** Exercise aim **
Exactly and only the lines from the one containing "obj.parent = empty" through the one containing "cad_parts[node].hide_render = cad_parts[node].hide_viewport" are to be repeated, both ends included.
-- Begin Source excerpt --
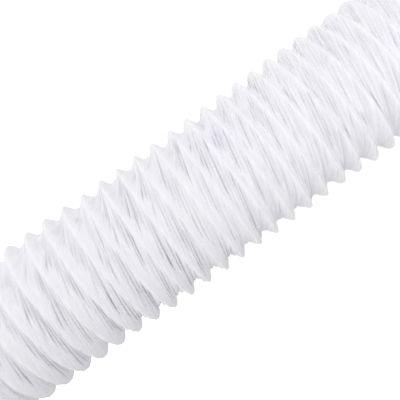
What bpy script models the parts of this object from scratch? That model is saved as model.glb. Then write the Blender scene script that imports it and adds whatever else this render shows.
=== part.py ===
"""Flexible air duct: a white plastic-film sleeve laminated over one long spring-wire helix.

The duct stands on end, its axis on +Z and its lower cut end on the plane z = 0. It stretches,
closes up and bends, so its film and its wire are divided at every turn. Each turn holds a short
sliding stretch, and above it a shorter hinging stretch that bends about X and Y in turn.
"""

import math

import bmesh
import bpy
from mathutils import Vector

# Driving dimensions, in metres
TURNS = 28                  # turns of wire from end to end
PITCH_LOW = 0.0168          # distance between turns at the standing end
PITCH_HIGH = 0.0132         # distance between turns at the top end
CREST_RADIUS = 0.0520       # outside of the film where it passes over the wire
VALLEY_DEPTH = 0.0073       # how far the film dips between two turns of wire
CREST_WIDTH = 0.16          # flat part of the film over the wire, as a share of a turn
FILM_WALL = 0.0006
WIRE_RADIUS = 0.0006
CLEARANCE = 0.0003          # gap between neighbouring solids
SIDES = 20                  # facets around the duct
WIRE_SIDES = 4
END_COLUMNS = 2             # the wire stops this many facets short of each cut end
WRAP_BEFORE = 0.01          # angle, in radians, kept free of vertices where a rim's order begins

# Where the joints of a turn lie, as shares of that turn
HINGE_AT = 0.85             # middle of the stretch that hinges

FILM_COLOUR = (0.86, 0.86, 0.89, 1.0)
WIRE_COLOUR = (0.55, 0.56, 0.58, 1.0)


def height(turn):
    """Height of the wire after a number of turns. The pitch falls evenly from end to end."""
    fall = (PITCH_LOW - PITCH_HIGH) / TURNS
    return PITCH_LOW * turn - 0.5 * fall * turn * turn


def clear_scene():
    for old in list(bpy.data.objects):
        bpy.data.objects.remove(old, do_unlink=True)


def make_material(name, colour, roughness, metallic):
    material = bpy.data.materials.new(name)
    material.use_nodes = True
    shader = material.node_tree.nodes["Principled BSDF"]
    shader.inputs["Base Color"].default_value = colour
    shader.inputs["Roughness"].default_value = roughness
    shader.inputs["Metallic"].default_value = metallic
    return material


def make_empty(name, z, parent):
    """The moving frame of one piece, on the duct's axis at its joint."""
    empty = bpy.data.objects.new(name, None)
    bpy.context.scene.collection.objects.link(empty)
    empty.parent = parent
    empty.location = (0.0, 0.0, z - (parent["station"] if parent else 0.0))
    empty["station"] = z
    return empty


def place(mesh_data, name, material, empty):
    """Wraps a bmesh whose vertices stand in the duct's frame as an object on its empty."""
    mesh = bpy.data.meshes.new(name)
    bmesh.ops.translate(mesh_data, verts=mesh_data.verts, vec=(0.0, 0.0, -empty["station"]))
    bmesh.ops.recalc_face_normals(mesh_data, faces=mesh_data.faces)
    mesh_data.to_mesh(mesh)
    mesh_data.free()
    mesh.materials.append(material)
    piece = bpy.data.objects.new(name, mesh)
    bpy.context.scene.collection.objects.link(piece)
    piece.parent = empty
    return piece


# Film ----------------------------------------------------------------------------------------

def profile():
    """One turn of the film's outline: (share of a turn past the wire, depth under the crest)."""
    return [(-CREST_WIDTH / 2, 0.0), (CREST_WIDTH / 2, 0.0), (0.5, VALLEY_DEPTH)]


def add_helical_surface(mesh_data, crest_radius, first_turn, last_turn):
    """An open scalloped tube that follows the wire over whole turns, as quads."""
    outline = profile()
    columns = []
    for column in range(SIDES):
        angle = 2 * math.pi * column / SIDES
        along = Vector((math.cos(angle), math.sin(angle), 0.0))
        points = []
        for turn in range(first_turn, last_turn + 1):
            for share, depth in outline:
                z = height(turn + column / SIDES + share)
                points.append(mesh_data.verts.new((crest_radius - depth) * along + Vector((0, 0, z))))
        columns.append(points)
    # past the last column the helix has risen by one turn
    columns.append(columns[0][len(outline):])
    for left, right in zip(columns, columns[1:]):
        for row in range(min(len(left), len(right)) - 1):
            mesh_data.faces.new((left[row], right[row], right[row + 1], left[row + 1]))


def cut_level(mesh_data, z, keep_above):
    """Cuts off what lies below or above a level plane, and returns the vertices of the rims left."""
    result = bmesh.ops.bisect_plane(
        mesh_data,
        geom=mesh_data.verts[:] + mesh_data.edges[:] + mesh_data.faces[:],
        dist=1e-7,
        plane_co=(0.0, 0.0, z),
        plane_no=(0.0, 0.0, 1.0),
        clear_inner=keep_above,
        clear_outer=not keep_above,
    )
    return [part for part in result["geom_cut"] if isinstance(part, bmesh.types.BMVert)]


def close_rims(mesh_data, rims):
    """Joins the outer and inner rims of a cut with a flat ring. Both have a vertex at each angle."""
    def angle(vert):
        # counted from a little before +X, so that no pair of vertices is parted there
        return (math.atan2(vert.co.y, vert.co.x) + WRAP_BEFORE) % (2 * math.pi)

    def distance(vert):
        return math.hypot(vert.co.x, vert.co.y)

    ordered = sorted(rims, key=angle)
    pairs = [sorted(pair, key=distance) for pair in zip(ordered[::2], ordered[1::2])]
    for (inner, outer), (next_inner, next_outer) in zip(pairs, pairs[1:] + pairs[:1]):
        mesh_data.faces.new((inner, outer, next_outer, next_inner))


def film_turn(turn):
    """One turn of film as a closed ring with level cut faces. turn counts from 0."""
    low = height(turn) + (CLEARANCE / 2 if turn > 0 else 0.0)
    high = height(turn + 1) - (CLEARANCE / 2 if turn < TURNS - 1 else 0.0)
    mesh_data = bmesh.new()
    for radius in (CREST_RADIUS, CREST_RADIUS - FILM_WALL):
        add_helical_surface(mesh_data, radius, turn - 2, turn + 2)
    for z, keep_above in ((low, True), (high, False)):
        close_rims(mesh_data, cut_level(mesh_data, z, keep_above))
    loose = [vert for vert in mesh_data.verts if not vert.link_faces]
    bmesh.ops.delete(mesh_data, geom=loose, context="VERTS")
    return mesh_data


# Wire ----------------------------------------------------------------------------------------

def wire_turn(turn):
    """One turn of the wire as a closed tube that lies in the pocket under the film's crest."""
    radius = CREST_RADIUS - FILM_WALL - CLEARANCE - WIRE_RADIUS
    first = END_COLUMNS if turn == 0 else 0
    last = SIDES - END_COLUMNS if turn == TURNS - 1 else SIDES
    end_gap = CLEARANCE / 2 / (2 * math.pi * radius)
    mesh_data = bmesh.new()
    rings = []
    for column in range(first, last + 1):
        share = column / SIDES
        share += end_gap if column == first else 0.0
        share -= end_gap if column == last else 0.0
        angle = 2 * math.pi * share
        ring = []
        for side in range(WIRE_SIDES):
            around = 2 * math.pi * side / WIRE_SIDES
            out = radius + WIRE_RADIUS * math.cos(around)
            z = height(turn + share) + WIRE_RADIUS * math.sin(around)
            ring.append(mesh_data.verts.new((out * math.cos(angle), out * math.sin(angle), z)))
        rings.append(ring)
    for one, other in zip(rings, rings[1:]):
        for side in range(WIRE_SIDES):
            after = (side + 1) % WIRE_SIDES
            mesh_data.faces.new((one[side], other[side], other[after], one[after]))
    mesh_data.faces.new(rings[0])
    mesh_data.faces.new(rings[-1][::-1])
    return mesh_data


def main():
    clear_scene()
    film = make_material("film", FILM_COLOUR, 0.42, 0.0)
    wire = make_material("wire", WIRE_COLOUR, 0.35, 1.0)
    hinge = None
    for turn in range(TURNS):
        number = f"{turn + 1:02d}"
        sleeve_frame = make_empty(f"turn_{number}", hinge_height(turn - 1), hinge)
        place(film_turn(turn), f"film_turn_{number}", film, sleeve_frame)
        slide_frame = make_empty(f"coil_{number}", height(turn), sleeve_frame)
        place(wire_turn(turn), f"wire_turn_{number}", wire, slide_frame)
        hinge = slide_frame


def hinge_height(turn):
    """Height of the hinge at the top of a turn, or the standing end for turn -1."""
    return height(turn + HINGE_AT) if turn >= 0 else 0.0


main()
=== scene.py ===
"""Looks of the flexible air duct: pleated white film, the wire in its crests, camera and light.

The film is one continuous skin. Each point of it is given by its angle about the duct's axis and
its height, and from those come its strip coordinates: share, how far it lies across the strip
between two turns of wire, and run, where on the lower wire the pleat through it starts, in turns.
The pleats are tucks in that skin: some cross a strip, and others cross the wire between two.
Each joint of the CAD lies between two level planes, so the skin is cut at those planes, one
slice to a joint.
"""

import math

import bmesh
import bpy
import numpy as np
from mathutils import Matrix, Vector


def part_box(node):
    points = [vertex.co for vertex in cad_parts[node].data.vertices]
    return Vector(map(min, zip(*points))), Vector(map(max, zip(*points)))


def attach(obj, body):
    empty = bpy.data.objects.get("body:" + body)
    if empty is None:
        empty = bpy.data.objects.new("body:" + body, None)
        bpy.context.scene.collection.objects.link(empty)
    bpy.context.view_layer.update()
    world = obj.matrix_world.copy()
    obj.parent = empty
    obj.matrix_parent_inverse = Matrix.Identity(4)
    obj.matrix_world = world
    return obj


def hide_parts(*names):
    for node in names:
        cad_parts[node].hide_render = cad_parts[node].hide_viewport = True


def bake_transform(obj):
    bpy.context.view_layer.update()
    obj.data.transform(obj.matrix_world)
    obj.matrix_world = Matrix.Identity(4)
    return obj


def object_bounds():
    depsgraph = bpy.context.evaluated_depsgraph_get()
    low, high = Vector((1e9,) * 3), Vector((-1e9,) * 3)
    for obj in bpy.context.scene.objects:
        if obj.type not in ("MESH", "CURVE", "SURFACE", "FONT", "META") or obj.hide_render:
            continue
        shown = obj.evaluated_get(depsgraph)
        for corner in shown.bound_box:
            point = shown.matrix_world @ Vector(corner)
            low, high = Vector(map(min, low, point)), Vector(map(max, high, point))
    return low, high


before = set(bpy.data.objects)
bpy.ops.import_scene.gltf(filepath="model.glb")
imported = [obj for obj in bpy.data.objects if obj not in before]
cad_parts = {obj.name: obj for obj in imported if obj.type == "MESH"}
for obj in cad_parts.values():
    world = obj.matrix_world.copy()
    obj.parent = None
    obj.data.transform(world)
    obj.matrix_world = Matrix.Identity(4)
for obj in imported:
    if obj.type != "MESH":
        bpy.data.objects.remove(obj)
cad_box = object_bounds()

# What the frame gives: the turns of wire, the levels between them and the crest's radius
TURNS = sum(name.startswith("film_turn_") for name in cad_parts)
boxes = [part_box(f"film_turn_{turn:02d}") for turn in range(1, TURNS + 1)]
LEVELS = [
    boxes[0][0].z,
    *[(below[1].z + above[0].z) / 2 for below, above in zip(boxes, boxes[1:])],
    boxes[-1][1].z,
]
PITCH_FALL = (LEVELS[1] - LEVELS[0] - LEVELS[-1] + LEVELS[-2]) / (TURNS - 1)
PITCH_LOW = LEVELS[1] - LEVELS[0] + PITCH_FALL / 2
CREST_RADIUS = cad_box[1].x
TOP = LEVELS[-1]

# Where a turn's sliding stretch ends and its hinging stretch begins, as a share of the turn
STRETCH_SHARE = 0.7

# Turns whose hinging slices take their bodies and heights in reverse order: from the upper body to the
# lower one.
BLENDED_DOWN = (8, 18, 19)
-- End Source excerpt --
** Correct answer **
    obj.parent = empty
    obj.matrix_parent_inverse = Matrix.Identity(4)
    obj.matrix_world = world
    return obj


def hide_parts(*names):
    for node in names:
        cad_parts[node].hide_render = cad_parts[node].hide_viewport = True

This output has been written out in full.